Again, thank God they're not being sent through those 'kangaroo courts' at Gitmo because we need to give them all the rights due an American citizen:

If the LA Times is right to claim that the Obama administration has left open the possibility of extraordinary renditions, that would be a huge problem. However, I don't think it is. Here it helps to have spent some time reading the actual orders. The order called "Ensuring Lawful Interrogations" contains the following passage:

"Sec. 6. Construction with Other Laws. Nothing in this order shall be construed to affect the obligations of officers, employees, and other agents of the United States Government to comply with all pertinent laws and treaties of the United States governing detention and interrogation, including but not limited to: the Fifth and Eighth Amendments to the United States Constitution; the Federal torture statute, 18 U.S.C. 2340 2340A; the War Crimes Act, 18 U.S.C. 2441; the Federal assault statute, 18 U.S.C. 113; the Federal maiming statute, 18 U.S.C. 114; the Federal "stalking" statute, 18 U.S.C. 2261A; articles 93, 124, 128, and 134 of the Uniform Code of Military Justice, 10 U.S.C. 893, 924, 928, and 934; section 1003 of the Detainee Treatment Act of 2005, 42 U.S.C. 2000dd; section 6(c) of the Military Commissions Act of 2006, Public Law 109 366; the Geneva Conventions; and the Convention Against Torture. Nothing in this order shall be construed to diminish any rights that any individual may have under these or other laws and treaties."

...not.

If I understand this correctly, the Obama administration wants to keep a valuable tool against terrorism that specifies:

1. We can't hold people for very long.

2. We can use only the most non-coercive interrogation techniques (why would a dangerous terrorist betray his colleagues if he knows he can't be held for long, can't be coerced, and can't be sent to countries that torture?)

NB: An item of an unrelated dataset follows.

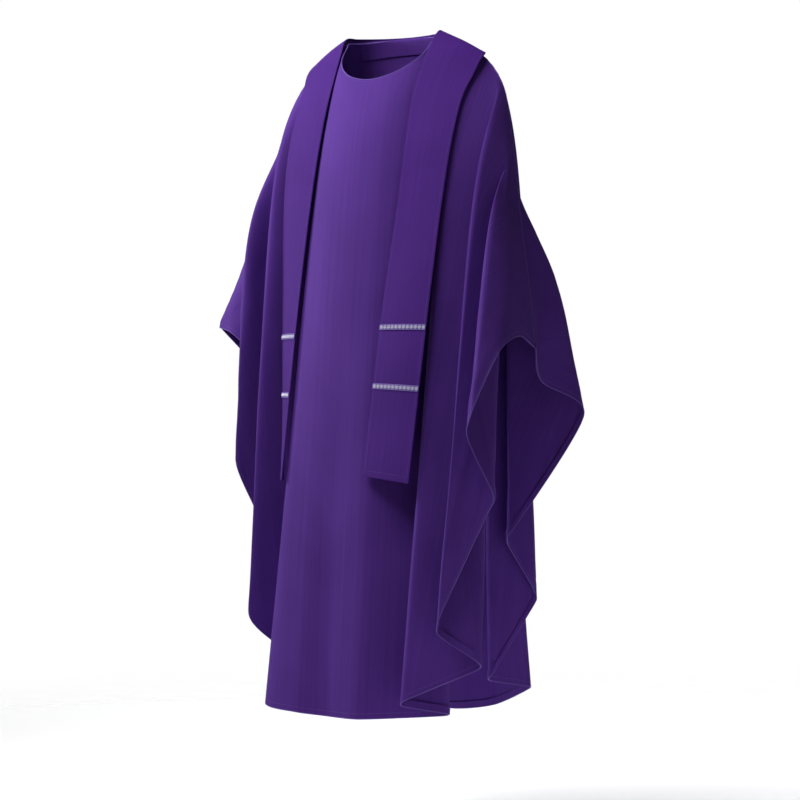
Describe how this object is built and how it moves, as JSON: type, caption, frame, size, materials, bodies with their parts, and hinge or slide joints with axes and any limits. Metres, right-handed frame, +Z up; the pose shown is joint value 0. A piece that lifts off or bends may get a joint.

3. We can't even threaten to send them to countries that would treat them worse than we are allowed to by law (if the executive order can be believed).

4. And though this technique was invented precisely for situations where there is insufficient evidence to detain and interrogate, or to obtain a conviction in an American court of law, not to worry! Detainees will still be tried in an "official court" that respects all their Constitutional rights! (So this means they'll be released?)

Somehow, I am not seeing the logic in this plan. Perhaps the comforting vagueness has something to do with that.

Look for the New York Times to leak a classified memo any day now with the full details. It's that whole accountability journalism thing, you know. That's what the Fourth Estate do.